Here is our list of sites with histories so unsettling that they just might make your hairs stand on end.

Beechworth Lunatic Asylum - State Library of Victoria


In the decades that followed its opening in 1867, the Beechworth Lunatic Asylum was considered one of the most notorious psychiatric institutions in Australia.

The asylum, also known as Mayday Hills, housed upward of 1,200 patients—some of them against their will and with no legitimate affliction (including an eight-year-old boy who was sent there for stealing a horse and remained there until he was 85). These patients were subject to barbaric and outdated treatments with straitjackets and other restraints, and most, once admitted, were never allowed to leave.

Though frightening, the asylum was not without its quirks: Dr. Thomas Dick, the asylum’s first superintendent, always walked around with an umbrella at night due to his belief that moonlight made people crazy.

At the time of its closing in 1995, over 3,000 people had died in the asylum during its 128 years of operation—and their ghosts are still believed to haunt the asylum. Ghosts have reportedly appeared in the cellars, doors have burst open on their own, and it’s rumored that children can be heard laughing and playing in the abandoned asylum after hours.

Today, the public can see the asylum (and its haunting apparitions) on one of several Beechworth Ghost Tours. These guided walks through the asylum bring visitors face-to-face with the building’s haunted past. In the asylum’s former kitchen, visitors have reported feeling ghosts tickle their ribs and tug at their clothing. Recently, a photo was released showing what is believed to be the ghost of a young girl kneeling inside the asylum.

53 Kevin - Island of the dolls


The origin of the Isla de las Muñecas (or “Island of the Dolls”), south of Mexico City, is as macabre as the severed doll parts that hang from its trees.
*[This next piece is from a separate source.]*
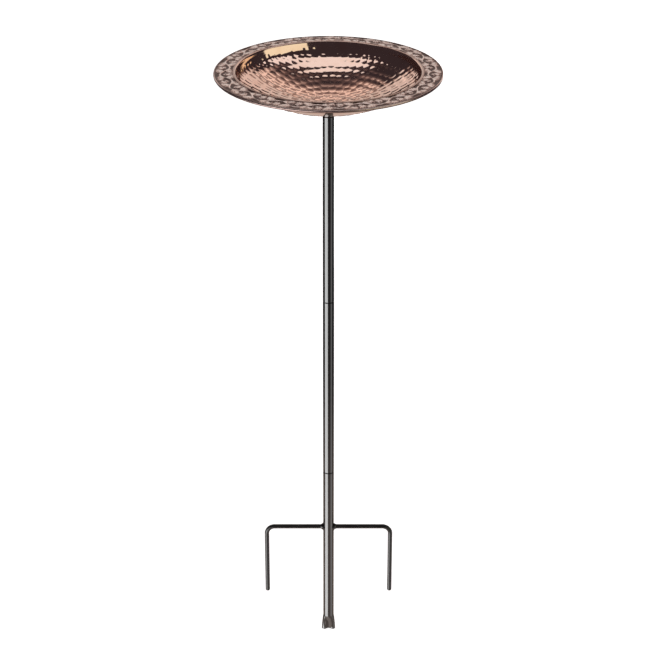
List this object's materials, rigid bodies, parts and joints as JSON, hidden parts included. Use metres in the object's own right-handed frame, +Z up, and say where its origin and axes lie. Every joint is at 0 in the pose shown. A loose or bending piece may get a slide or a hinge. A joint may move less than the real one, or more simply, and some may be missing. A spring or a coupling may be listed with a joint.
{
  "type": "bird bath",
  "caption": "Hammered copper bowl with an embossed rim, screwed onto a black steel garden stake that unscrews into sections and ends in a pinched tip with two ground prongs.",
  "frame": {"origin": "on the stake's axis at ground level, which is the underside of the prongs' crossbar when the foot is pushed fully into the soil", "axes": "+Z up along the stake; +X to the right along the crossbar; -Y towards the viewer"},
  "size_m": [0.3682, 0.3682, 1.0696],
  "materials": {
    "hammered_copper": "polished",
    "copper_mount": "satin",
    "plated_steel": "satin",
    "black_rubber": "matte",
    "black_nylon": "satin",
    "black_coated_tube": "gloss",
    "black_coated_rod": "gloss",
    "black_coated_weld": "gloss"
  },
  "bodies": {
    "lower_section": {"lower_tube": "black_coated_tube", "lower_tube_top_insert": "plated_steel", "prong_left": "black_coated_rod", "prong_right": "black_coated_rod", "prong_weld_left": "black_coated_weld", "prong_weld_right": "black_coated_weld"},
    "lower_washer": {"lower_joint_washer": "black_nylon"},
    "middle_section": {"middle_tube": "black_coated_tube", "middle_tube_top_insert": "plated_steel", "middle_tube_bottom_plug": "plated_steel", "lower_joint_stud": "plated_steel"},
    "upper_washer": {"upper_joint_washer": "black_nylon"},
    "upper_section": {"upper_tube": "black_coated_tube", "upper_tube_top_insert": "plated_steel", "upper_tube_bottom_plug": "plated_steel", "upper_joint_stud": "plated_steel"},
    "bowl_washer": {"top_washer": "black_rubber"},
    "bowl": {"bowl": "hammered_copper", "bowl_mount_flange": "copper_mount", "bowl_stud": "plated_steel"}
  },
  "joints": [
    {"name": "lower_joint_lift", "type": "slide", "parent": "lower_section", "child": "lower_washer", "axis": [0, 0, 1], "range_m": [0, 0.018]},
    {"name": "lower_joint_screw", "type": "hinge", "parent": "lower_washer", "child": "middle_section", "pos_m": [0, 0, 0.11737], "axis": [0, 0, 1], "range_deg": [0, 4320]},
    {"name": "upper_joint_lift", "type": "slide", "parent": "middle_section", "child": "upper_washer", "axis": [0, 0, 1], "range_m": [0, 0.018]},
    {"name": "upper_joint_screw", "type": "hinge", "parent": "upper_washer", "child": "upper_section", "pos_m": [0, 0, 0.44837], "axis": [0, 0, 1], "range_deg": [0, 4320]},
    {"name": "bowl_joint_lift", "type": "slide", "parent": "upper_section", "child": "bowl_washer", "axis": [0, 0, 1], "range_m": [0, 0.018]},
    {"name": "bowl_joint_screw", "type": "hinge", "parent": "bowl_washer", "child": "bowl", "pos_m": [0, 0, 0.77937], "axis": [0, 0, 1], "range_deg": [0, 4320]}
  ],
  "couplings": [
    {"joint": "lower_joint_lift", "follows": "lower_joint_screw", "m_per_rad": 0.00023873},
    {"joint": "upper_joint_lift", "follows": "upper_joint_screw", "m_per_rad": 0.00023873},
    {"joint": "bowl_joint_lift", "follows": "bowl_joint_screw", "m_per_rad": 0.00023873}
  ]
}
Over a half-century ago, Don Julian Santana Barrera, a hermit, was the caretaker of one of the floating raft gardens in Lake Xochimilco when he came across the lifeless body of a young girl who had drowned. Shortly after finding the girl, Barrera discovered a doll floating in the waters nearby. Believing that it belonged to the young victim, he hung the doll from a tree in her honor. Haunted by the guilt of not being able to save the girl, Barrera claimed he could hear her screams and footsteps well after her passing. He continued to memorialize the girl by decorating several trees on the island with discarded doll parts, and it’s rumored that these very parts haunt the island, following visitors with their eyes and whispering to them as they walk past. Barrera died in 2001, but the Island of the Dolls still remains a popular—if not unsettling—tourist destination.
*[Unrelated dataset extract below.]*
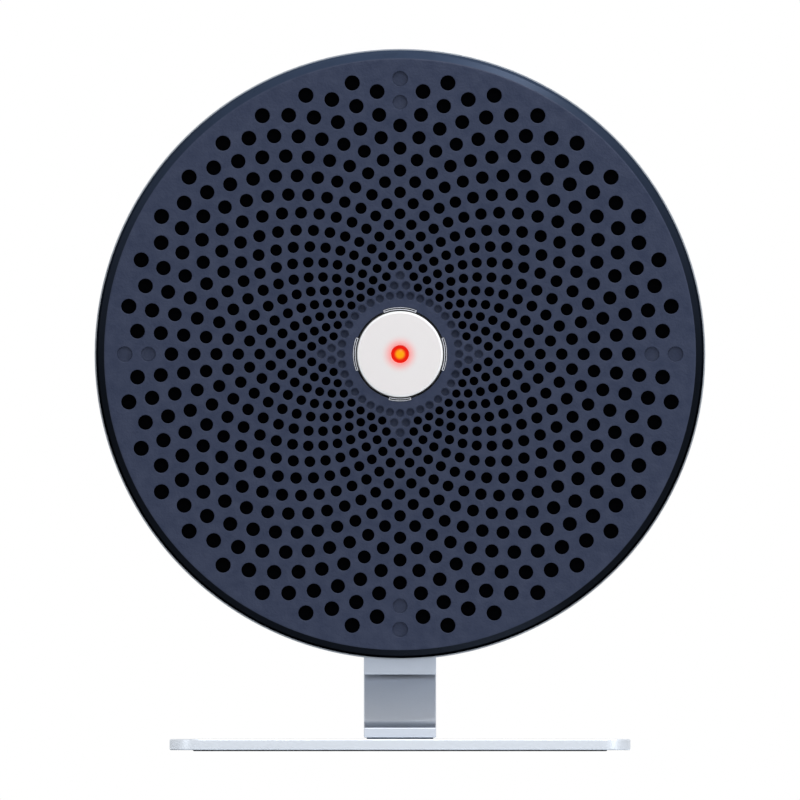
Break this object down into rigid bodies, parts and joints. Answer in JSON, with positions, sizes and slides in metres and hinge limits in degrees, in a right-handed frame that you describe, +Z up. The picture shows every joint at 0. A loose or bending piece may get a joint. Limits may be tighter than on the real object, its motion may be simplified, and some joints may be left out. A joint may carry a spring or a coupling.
{
  "type": "smart home hub",
  "caption": "Round smart home hub with a perforated face, a central push button with an indicator lamp and a tilting head on a slim metal stand.",
  "frame": {"origin": "on the table, under the middle of the base plate, at the underside of the anti-slip pad", "axes": "+Z up, the perforated face looks along -Y, +X to the right as seen from the front"},
  "size_m": [0.11, 0.06, 0.1265],
  "materials": {
    "grille_plastic": "fine spark-eroded texture, satin, dark slate blue",
    "silver_plastic": "satin silver paint",
    "black_plastic": "matt moulded",
    "gloss_black": "polished",
    "white_plastic": "satin, warm white, slightly translucent",
    "grey_plastic": "matt moulded",
    "ivory_plastic": "matt moulded",
    "red_lamp": "clear red, lit",
    "black_cloth": "fine woven, matt",
    "dark_foam": "open-cell foam",
    "circuit_board": "green solder mask",
    "flex_cable": "amber polyimide film",
    "capacitor_sleeve": "printed-free plastic sleeve",
    "pad_silicone": "soft silicone",
    "black_rubber": "matt",
    "grey_rubber": "matt",
    "spider_cloth": "resin-dipped cloth",
    "cone_paper": "pressed paper",
    "copper_coil": "enamelled copper wire",
    "magnet_ferrite": "sintered ferrite",
    "basket_steel": "black painted pressed steel",
    "screw_steel": "zinc-plated",
    "pin_steel": "ground",
    "washer_bronze": "spring bronze",
    "tin_can": "tin-plated",
    "bare_aluminium": "bare extruded",
    "satin_aluminium": "satin anodised",
    "satin_base": "satin nickel plated"
  },
  "bodies": {
    "stand": {"neck": "satin_aluminium", "foot_shim": "grey_rubber", "base_plate": "satin_base", "base_screws": "screw_steel", "anti_slip_pad": "black_rubber"},
    "head": {"front_grille": "grille_plastic", "acoustic_mesh": "black_cloth", "seal_ring": "dark_foam", "inner_frame": "black_plastic", "rear_shell": "silver_plastic", "grille_screws": "screw_steel", "housing_screws": "screw_steel", "button_guide": "gloss_black", "button_housing": "black_plastic", "button_screws": "screw_steel", "button_board": "circuit_board", "switch_bodies": "black_plastic", "lamp_spacer": "black_plastic", "indicator_lamp": "red_lamp", "button_flex": "flex_cable", "driver_basket": "basket_steel", "driver_top_plate": "screw_steel", "driver_magnet": "magnet_ferrite", "driver_yoke": "screw_steel", "driver_surround": "black_rubber", "driver_spider": "spider_cloth", "driver_screws": "screw_steel", "microphones": "tin_can", "microphone_boots": "black_rubber", "main_board": "circuit_board", "board_screws": "screw_steel", "flex_connector": "ivory_plastic", "processor": "black_plastic", "thermal_pad": "pad_silicone", "heat_spreader": "bare_aluminium", "radio_shield": "tin_can", "capacitors": "capacitor_sleeve", "antennas": "tin_can", "power_inlet": "tin_can", "reset_switch": "black_plastic", "hinge_block": "satin_aluminium", "hinge_screws": "screw_steel", "hinge_pin": "pin_steel", "friction_washers": "washer_bronze"},
    "button": {"button_cap": "white_plastic"},
    "plungers": {"switch_plungers": "white_plastic"},
    "diaphragm": {"driver_cone": "cone_paper", "dust_cap": "cone_paper", "voice_coil": "copper_coil"},
    "reset": {"reset_button": "grey_plastic"}
  },
  "joints": [
    {"name": "head_tilt", "type": "hinge", "parent": "stand", "child": "head", "pos_m": [0, 0.006, 0.0173], "axis": [-1, 0, 0], "range_deg": [-5, 12]},
    {"name": "button_press", "type": "slide", "parent": "head", "child": "button", "axis": [0, 1, 0], "range_m": [0, 0.0005], "stiffness_N_per_m": 3000, "springref_m": -0.0003},
    {"name": "plunger_press", "type": "slide", "parent": "head", "child": "plungers", "axis": [0, 1, 0], "range_m": [0, 0.0005]},
    {"name": "cone_stroke", "type": "slide", "parent": "head", "child": "diaphragm", "axis": [0, -1, 0], "range_m": [-0.001, 0.001], "stiffness_N_per_m": 1500, "deforming": ["driver_surround", "driver_spider"]},
    {"name": "reset_press", "type": "slide", "parent": "head", "child": "reset", "axis": [0, -1, 0], "range_m": [0, 0.0003], "stiffness_N_per_m": 4000, "springref_m": -0.0002}
  ],
  "couplings": [
    {"joint": "plunger_press", "follows": "button_press", "ratio": 1}
  ]
}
Grisha Bruev - Sedlec Ossuary


The Sedlec Ossuary, or “Church of Bones,” is a small chapel in the suburbs of Kutná Hora in the Czech Republic. Built as a final resting site for misplaced remains from its surrounding cemetery, the ossuary is decorated with the parts of over 40,000 human skeletons. Its centerpiece is a hanging chandelier that uses every single bone found in a human body in its design. Ornamental bone arrangements are scattered across its entrance, ceiling, walls and even its main altar. The Church of Bones is indeed an eerie final resting place.